Employees have seen contributions to their provident fund by employers drop from 21% in 2008 to 8% this year.

Also, ETYK has accepted that the Cost of Living Allowance (CoLA) will remain at the same level as last year, while increases will be added from 2021 onwards.

Banking stakeholders welcomed the development as they see it reducing wage increases in the Bank of Cyprus, at a time when it is trying to rationalise costs.

A BoC source told the Financial Mirror that the institution’s management is pleased with the outcome of negotiations with ETYK on the renewal of the collective agreement, as conflicts have been avoided.

BoC management seems to be happy, according to the source, as in combination with the voluntary exit plan which will see some 470 employees leaving, operating costs will significantly drop.

Also welcoming the development, the Cyprus Federation of Employers and Industrialists (OEB) feels the agreement is a step in the right direction to maintaining stability in the most vital sector of the economy.

“Any agreement aimed at consolidating labour peace and which is beneficial to both parties, employers and trade unions, is essential,” said Lena Panayiotou director of OEB’s Industrial Relations and Social Policy Department.

She said the agreement between Bank of Cyprus and ETYK promotes adjustments to the payroll strand in a positive direction that is in line with the new conditions created in the banking environment.

Concessions on both sides

Also pleased with the outcome of the negotiations, ETYK said in a statement released earlier in the week that the framework of the agreement is to the mutual benefit of Bank of Cyprus and the employees.

The union argued it made concessions in recognition BoC and the banking sector will need to be supported to a significant degree, especially in the next two years, which will, as they note, be critical for the banking sector and the bank.

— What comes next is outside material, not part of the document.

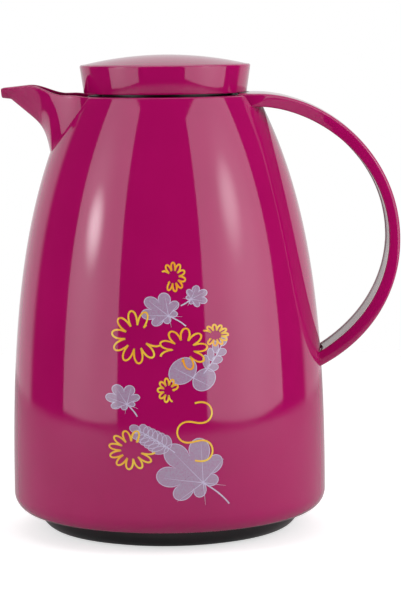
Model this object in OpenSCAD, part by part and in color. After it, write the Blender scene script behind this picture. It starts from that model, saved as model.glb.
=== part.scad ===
// Insulated jug: glossy shell with pouring spout, strap handle, screw stopper and glass liner.
// +Z is up, the origin is on the jug's axis at table height, +X points to the handle.

/* [Shell] */
// Largest diameter of the outer shell
shell_d = 145; // [118:1:176]
// Height of the shell's rim above the table
rim_h = 200.6; // [166:0.1:242]
// Diameter of the shell at its rim
rim_d = 84; // [82:0.5:101]
// Wall thickness of the shell
shell_wall = 2.5; // [1.8:0.1:3.2]
// Height up to which the shell stays straight
belly_h = 25; // [20:1:40]
// Share of the shoulder's inward curve that is a gentle square law
shoulder_share = 0.5; // [0.35:0.01:0.65]
// Rounding radius at the bottom of the shell
bottom_r = 8.8; // [6:0.1:12]
// Thickness of the shell's top ring
rim_t = 3.6; // [3:0.1:5]

/* [Spout] */
// Distance from the jug's axis to the tip of the spout
spout_reach = 75.3; // [70:0.1:90]
// Rise of the spout's edge above the rim
spout_rise = 5; // [3:0.1:8]
// Half width of the spout's tip
tip_half_w = 4.8; // [4:0.1:7]
// Half width of the spout where it leaves the shell
root_half_w = 24.3; // [20:0.1:27]
// Thickness of the spout's lip
lip_t = 4.8; // [3.8:0.1:5.8]
// Wall thickness of the spout
spout_wall = 2; // [1.6:0.1:2.4]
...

While all sides seem to be pleased with developments, an independent observer feels that BoC has got the short end of the stick from the deal.

Commenting on the deal for the Financial Mirror, the observer noted that the deal can be considered as a success for the union as it maintains its base support from employees who are not part of the chain of command.

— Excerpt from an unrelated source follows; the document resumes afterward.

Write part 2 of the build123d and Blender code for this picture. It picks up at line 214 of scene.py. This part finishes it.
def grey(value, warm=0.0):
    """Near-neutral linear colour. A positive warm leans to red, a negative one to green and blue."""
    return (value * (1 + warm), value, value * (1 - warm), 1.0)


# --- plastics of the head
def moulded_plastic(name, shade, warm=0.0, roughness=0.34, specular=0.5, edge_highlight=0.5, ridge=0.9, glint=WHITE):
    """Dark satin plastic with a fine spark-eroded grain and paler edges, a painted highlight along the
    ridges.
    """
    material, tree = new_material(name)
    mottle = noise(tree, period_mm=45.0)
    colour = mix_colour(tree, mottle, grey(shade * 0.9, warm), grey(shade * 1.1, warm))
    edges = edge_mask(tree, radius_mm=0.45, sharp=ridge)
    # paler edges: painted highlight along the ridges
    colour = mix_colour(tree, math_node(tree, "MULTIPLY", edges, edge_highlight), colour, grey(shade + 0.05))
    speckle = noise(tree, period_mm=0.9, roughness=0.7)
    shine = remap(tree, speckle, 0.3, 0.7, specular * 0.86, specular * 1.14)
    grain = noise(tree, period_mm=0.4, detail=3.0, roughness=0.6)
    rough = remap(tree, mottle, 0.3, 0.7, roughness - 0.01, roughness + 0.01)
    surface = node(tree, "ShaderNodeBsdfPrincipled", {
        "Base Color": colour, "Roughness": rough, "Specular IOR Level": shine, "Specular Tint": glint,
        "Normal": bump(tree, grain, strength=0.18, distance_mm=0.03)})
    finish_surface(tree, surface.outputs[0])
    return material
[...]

“A total of €230 rise for two years is no laughing matter, while the union maintains its role as a key player in decision making by banking institutions,” said the source.

“Unions, in general, have an excess say in how the bank is run. Internal moves of branch managers and departments have to go through the unions. They even have a say in security measures taken at branches.”

But BoC did not obtain key changes it set out to achieve when entering negotiations.

“BoC wanted to replace the outdated system of automatic increases which fails to reward capable and productive staff with a scheme that would see employees rewarded for their productivity,” said the source.

He added that BoC wanted to introduce a new reward system which would not be part of a collective agreement, to improve its cost to income rate.

“It is not only about reducing operating costs for the sake of reducing costs. More importantly, it is about improving the cost to income ratio, to be in a position to attract capital through equity. The first thing an investor will look at, before buying any equity is the cost to income rate.”

The source said, right now, no one is interested in BoC’s equity.

He pointed out that it would be interesting to see which way things will swing at Hellenic Bank where its management is in conflict with the union.

Hellenic appears adamant in granting its staff a 2% horizontal salary increase and an additional increase to those who, according to management, have high productivity and performance, thus changing the annual compensation and promotion system.

The crisis at Hellenic Bank is threatening to drive labour relations in Cyprus’ banking system into uncharted waters, making it difficult to manage such disputes in the future, as employees staged a 24-hour strike in November.

Hellenic’s CEO Ioannis Matsis has said the system of “automatic increases” was not in tune with the times.

“You have to reward performance rather than blindly increasing everyone’s salary, without taking into account productivity.”

Cyprus International Institute of Management (CIIM) finance professor George Theocharides, told the Financial Mirror that renewal of the collective agreement is a product of concessions made by both sides, to maintain labour peace. He noted that ETYK has conceded on several issues but has also obtained some benefits.

He argued that unions need to understand that times are changing.

“Especially in a sector as important as banking, labour harmony is a condition sine qua non, but the times have changed and so should the role of the unions,” said Theocharides.

He said unions need to understand they should stick to their task of protecting workers’ right, leaving the management free to make decisions like how to reward employees that exhibit exceptional performance.